→ **GIVEN EXERCISE**: Each line from the one containing "The FreeCAD and" through the one containing "socket.default_value = value" is to be retyped exactly, both end lines included, and all other lines left out.

→ **SUPPLIED DATA**:
------------------------------

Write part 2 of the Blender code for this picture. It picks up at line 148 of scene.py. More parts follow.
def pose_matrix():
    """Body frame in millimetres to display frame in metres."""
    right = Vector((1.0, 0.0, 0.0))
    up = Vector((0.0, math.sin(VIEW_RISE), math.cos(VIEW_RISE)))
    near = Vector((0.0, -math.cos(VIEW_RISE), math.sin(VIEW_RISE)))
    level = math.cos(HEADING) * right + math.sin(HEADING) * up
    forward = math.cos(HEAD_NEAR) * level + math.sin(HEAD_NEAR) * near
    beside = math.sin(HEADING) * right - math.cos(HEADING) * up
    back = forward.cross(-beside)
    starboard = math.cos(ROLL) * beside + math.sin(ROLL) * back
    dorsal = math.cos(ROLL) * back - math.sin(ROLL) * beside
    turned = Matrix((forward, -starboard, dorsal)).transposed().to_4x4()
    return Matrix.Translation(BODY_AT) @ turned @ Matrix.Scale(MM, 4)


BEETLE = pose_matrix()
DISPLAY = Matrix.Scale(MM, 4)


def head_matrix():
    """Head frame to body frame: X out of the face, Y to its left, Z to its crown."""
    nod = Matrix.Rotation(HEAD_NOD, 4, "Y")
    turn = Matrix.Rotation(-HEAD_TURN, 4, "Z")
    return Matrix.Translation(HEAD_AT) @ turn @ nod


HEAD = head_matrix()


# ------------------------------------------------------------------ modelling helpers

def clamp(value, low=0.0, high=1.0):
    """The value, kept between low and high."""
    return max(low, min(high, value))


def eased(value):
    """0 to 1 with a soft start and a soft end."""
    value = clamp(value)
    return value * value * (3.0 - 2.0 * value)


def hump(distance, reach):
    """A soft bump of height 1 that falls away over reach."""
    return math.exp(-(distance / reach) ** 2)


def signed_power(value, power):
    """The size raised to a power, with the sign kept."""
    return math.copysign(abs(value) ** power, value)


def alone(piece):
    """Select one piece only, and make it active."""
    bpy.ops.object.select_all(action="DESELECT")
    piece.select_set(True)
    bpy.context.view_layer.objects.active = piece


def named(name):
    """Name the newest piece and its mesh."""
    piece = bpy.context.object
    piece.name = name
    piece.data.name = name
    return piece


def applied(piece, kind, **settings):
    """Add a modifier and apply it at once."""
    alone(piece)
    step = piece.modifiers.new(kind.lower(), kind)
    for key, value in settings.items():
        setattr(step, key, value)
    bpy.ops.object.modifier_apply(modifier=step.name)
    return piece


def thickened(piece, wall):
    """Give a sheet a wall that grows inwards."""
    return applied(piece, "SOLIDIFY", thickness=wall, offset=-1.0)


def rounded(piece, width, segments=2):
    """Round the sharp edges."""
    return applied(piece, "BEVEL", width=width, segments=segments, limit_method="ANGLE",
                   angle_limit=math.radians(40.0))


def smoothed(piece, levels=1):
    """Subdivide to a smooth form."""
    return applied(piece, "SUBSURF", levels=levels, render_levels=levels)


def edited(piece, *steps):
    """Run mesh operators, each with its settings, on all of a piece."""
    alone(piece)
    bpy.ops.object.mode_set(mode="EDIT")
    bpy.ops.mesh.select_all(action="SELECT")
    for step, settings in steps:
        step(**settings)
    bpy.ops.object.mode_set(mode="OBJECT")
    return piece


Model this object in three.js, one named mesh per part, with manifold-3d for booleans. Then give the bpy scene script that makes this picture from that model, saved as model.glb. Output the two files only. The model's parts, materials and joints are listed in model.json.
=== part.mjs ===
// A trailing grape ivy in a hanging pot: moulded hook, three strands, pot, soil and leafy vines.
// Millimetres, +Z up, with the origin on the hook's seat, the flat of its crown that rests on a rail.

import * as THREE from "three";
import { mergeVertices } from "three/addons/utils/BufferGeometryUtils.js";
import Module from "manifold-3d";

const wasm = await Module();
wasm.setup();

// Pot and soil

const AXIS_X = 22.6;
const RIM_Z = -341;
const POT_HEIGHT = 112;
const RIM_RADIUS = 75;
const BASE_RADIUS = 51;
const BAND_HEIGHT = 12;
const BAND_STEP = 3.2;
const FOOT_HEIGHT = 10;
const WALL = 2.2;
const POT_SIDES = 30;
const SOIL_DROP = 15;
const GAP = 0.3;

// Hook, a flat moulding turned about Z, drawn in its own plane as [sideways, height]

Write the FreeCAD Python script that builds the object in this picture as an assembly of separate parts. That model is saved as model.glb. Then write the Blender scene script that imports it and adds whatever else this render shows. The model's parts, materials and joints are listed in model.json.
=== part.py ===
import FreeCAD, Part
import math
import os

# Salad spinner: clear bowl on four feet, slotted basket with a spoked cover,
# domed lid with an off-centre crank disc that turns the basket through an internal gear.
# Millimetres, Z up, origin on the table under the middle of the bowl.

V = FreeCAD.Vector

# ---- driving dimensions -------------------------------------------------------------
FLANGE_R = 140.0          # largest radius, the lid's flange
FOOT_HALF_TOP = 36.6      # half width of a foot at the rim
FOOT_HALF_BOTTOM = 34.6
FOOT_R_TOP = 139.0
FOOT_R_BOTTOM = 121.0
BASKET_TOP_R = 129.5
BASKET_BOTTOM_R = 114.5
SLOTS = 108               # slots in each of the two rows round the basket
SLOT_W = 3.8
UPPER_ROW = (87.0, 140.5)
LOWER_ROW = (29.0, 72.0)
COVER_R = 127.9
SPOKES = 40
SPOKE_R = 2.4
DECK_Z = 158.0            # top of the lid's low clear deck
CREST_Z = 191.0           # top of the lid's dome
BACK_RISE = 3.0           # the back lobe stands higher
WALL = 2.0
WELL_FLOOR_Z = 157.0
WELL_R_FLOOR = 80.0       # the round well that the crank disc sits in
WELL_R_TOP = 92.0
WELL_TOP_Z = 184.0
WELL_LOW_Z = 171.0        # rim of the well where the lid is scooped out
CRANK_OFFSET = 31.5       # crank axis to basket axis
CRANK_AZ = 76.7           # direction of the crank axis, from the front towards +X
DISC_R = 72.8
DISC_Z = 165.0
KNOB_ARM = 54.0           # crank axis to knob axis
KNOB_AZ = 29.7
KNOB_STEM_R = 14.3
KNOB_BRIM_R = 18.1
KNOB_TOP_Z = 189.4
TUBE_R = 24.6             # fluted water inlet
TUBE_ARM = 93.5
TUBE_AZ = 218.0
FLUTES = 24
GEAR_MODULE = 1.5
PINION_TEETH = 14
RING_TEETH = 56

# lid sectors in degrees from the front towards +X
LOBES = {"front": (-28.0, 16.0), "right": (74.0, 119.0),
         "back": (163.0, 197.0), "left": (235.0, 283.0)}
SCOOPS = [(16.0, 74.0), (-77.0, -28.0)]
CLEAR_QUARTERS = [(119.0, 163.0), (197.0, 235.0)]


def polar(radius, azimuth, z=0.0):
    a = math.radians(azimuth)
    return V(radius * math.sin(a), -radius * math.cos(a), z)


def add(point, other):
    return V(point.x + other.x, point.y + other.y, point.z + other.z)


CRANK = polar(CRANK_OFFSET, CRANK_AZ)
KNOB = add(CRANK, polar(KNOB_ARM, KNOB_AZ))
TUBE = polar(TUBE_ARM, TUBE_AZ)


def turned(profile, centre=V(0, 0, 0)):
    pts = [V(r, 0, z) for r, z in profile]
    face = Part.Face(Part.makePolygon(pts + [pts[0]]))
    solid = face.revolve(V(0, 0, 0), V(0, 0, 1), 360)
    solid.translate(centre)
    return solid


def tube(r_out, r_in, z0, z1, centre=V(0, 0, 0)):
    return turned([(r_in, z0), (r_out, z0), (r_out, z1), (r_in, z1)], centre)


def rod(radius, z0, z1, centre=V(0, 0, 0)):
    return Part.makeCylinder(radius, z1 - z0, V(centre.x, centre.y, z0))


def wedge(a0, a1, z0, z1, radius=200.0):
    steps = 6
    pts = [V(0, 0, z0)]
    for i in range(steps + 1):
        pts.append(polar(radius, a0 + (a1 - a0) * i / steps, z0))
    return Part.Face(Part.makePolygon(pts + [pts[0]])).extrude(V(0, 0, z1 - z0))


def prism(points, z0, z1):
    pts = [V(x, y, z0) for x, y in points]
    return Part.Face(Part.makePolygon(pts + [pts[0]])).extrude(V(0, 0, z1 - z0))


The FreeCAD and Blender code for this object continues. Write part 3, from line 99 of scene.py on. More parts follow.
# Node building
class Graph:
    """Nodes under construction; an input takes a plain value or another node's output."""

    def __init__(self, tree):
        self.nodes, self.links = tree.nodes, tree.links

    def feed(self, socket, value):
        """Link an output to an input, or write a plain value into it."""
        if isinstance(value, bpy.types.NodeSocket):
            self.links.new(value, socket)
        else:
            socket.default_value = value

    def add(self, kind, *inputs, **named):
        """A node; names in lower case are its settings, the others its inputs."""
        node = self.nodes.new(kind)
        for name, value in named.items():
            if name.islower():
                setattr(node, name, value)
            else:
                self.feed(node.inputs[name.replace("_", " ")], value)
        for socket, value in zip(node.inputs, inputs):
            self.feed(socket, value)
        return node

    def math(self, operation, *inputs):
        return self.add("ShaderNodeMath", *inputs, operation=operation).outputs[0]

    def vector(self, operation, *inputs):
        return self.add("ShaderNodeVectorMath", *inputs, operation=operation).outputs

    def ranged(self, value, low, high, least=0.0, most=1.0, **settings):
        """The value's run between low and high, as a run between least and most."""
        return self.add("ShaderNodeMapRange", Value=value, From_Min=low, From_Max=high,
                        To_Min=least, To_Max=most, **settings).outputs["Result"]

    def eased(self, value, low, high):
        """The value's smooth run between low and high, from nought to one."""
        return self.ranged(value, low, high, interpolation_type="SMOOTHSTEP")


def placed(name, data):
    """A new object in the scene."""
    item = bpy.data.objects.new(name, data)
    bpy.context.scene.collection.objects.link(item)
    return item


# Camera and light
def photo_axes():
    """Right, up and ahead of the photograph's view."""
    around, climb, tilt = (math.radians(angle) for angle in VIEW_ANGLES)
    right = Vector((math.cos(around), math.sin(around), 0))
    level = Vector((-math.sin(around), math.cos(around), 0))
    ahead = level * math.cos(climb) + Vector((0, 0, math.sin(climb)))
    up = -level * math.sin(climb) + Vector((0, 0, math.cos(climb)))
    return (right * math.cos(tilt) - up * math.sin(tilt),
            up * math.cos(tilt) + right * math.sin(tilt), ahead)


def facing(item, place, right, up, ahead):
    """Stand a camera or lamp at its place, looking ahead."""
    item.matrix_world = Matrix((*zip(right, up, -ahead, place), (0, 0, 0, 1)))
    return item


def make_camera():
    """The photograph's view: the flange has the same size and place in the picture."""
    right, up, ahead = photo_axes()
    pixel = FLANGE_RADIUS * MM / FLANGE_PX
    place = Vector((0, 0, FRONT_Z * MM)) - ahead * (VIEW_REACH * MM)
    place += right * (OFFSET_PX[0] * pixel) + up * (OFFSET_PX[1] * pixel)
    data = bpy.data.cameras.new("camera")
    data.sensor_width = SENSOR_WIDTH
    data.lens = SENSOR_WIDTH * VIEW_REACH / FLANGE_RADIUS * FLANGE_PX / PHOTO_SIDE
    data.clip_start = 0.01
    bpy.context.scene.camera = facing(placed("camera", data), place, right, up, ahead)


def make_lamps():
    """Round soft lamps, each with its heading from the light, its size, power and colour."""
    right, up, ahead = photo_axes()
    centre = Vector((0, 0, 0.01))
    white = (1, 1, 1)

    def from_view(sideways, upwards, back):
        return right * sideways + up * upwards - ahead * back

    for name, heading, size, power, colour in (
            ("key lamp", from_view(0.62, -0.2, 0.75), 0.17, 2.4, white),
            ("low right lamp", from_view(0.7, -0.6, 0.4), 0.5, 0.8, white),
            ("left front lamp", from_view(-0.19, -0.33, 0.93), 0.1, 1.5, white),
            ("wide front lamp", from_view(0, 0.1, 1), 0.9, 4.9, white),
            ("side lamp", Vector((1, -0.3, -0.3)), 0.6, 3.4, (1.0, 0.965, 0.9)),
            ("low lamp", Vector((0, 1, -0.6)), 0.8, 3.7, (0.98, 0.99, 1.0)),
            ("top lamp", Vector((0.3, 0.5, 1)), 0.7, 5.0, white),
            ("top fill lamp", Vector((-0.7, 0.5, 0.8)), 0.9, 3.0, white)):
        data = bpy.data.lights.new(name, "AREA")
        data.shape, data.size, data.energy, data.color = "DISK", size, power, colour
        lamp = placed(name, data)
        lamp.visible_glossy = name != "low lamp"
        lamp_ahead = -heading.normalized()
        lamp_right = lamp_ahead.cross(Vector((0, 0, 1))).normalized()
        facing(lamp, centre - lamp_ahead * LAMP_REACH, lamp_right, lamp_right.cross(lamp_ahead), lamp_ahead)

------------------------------

→ **SOLUTION TO THIS PROBLEM**:
The FreeCAD and Blender code for this object continues. Write part 3, from line 99 of scene.py on. More parts follow.
# Node building
class Graph:
    """Nodes under construction; an input takes a plain value or another node's output."""

    def __init__(self, tree):
        self.nodes, self.links = tree.nodes, tree.links

    def feed(self, socket, value):
        """Link an output to an input, or write a plain value into it."""
        if isinstance(value, bpy.types.NodeSocket):
            self.links.new(value, socket)
        else:
            socket.default_value = value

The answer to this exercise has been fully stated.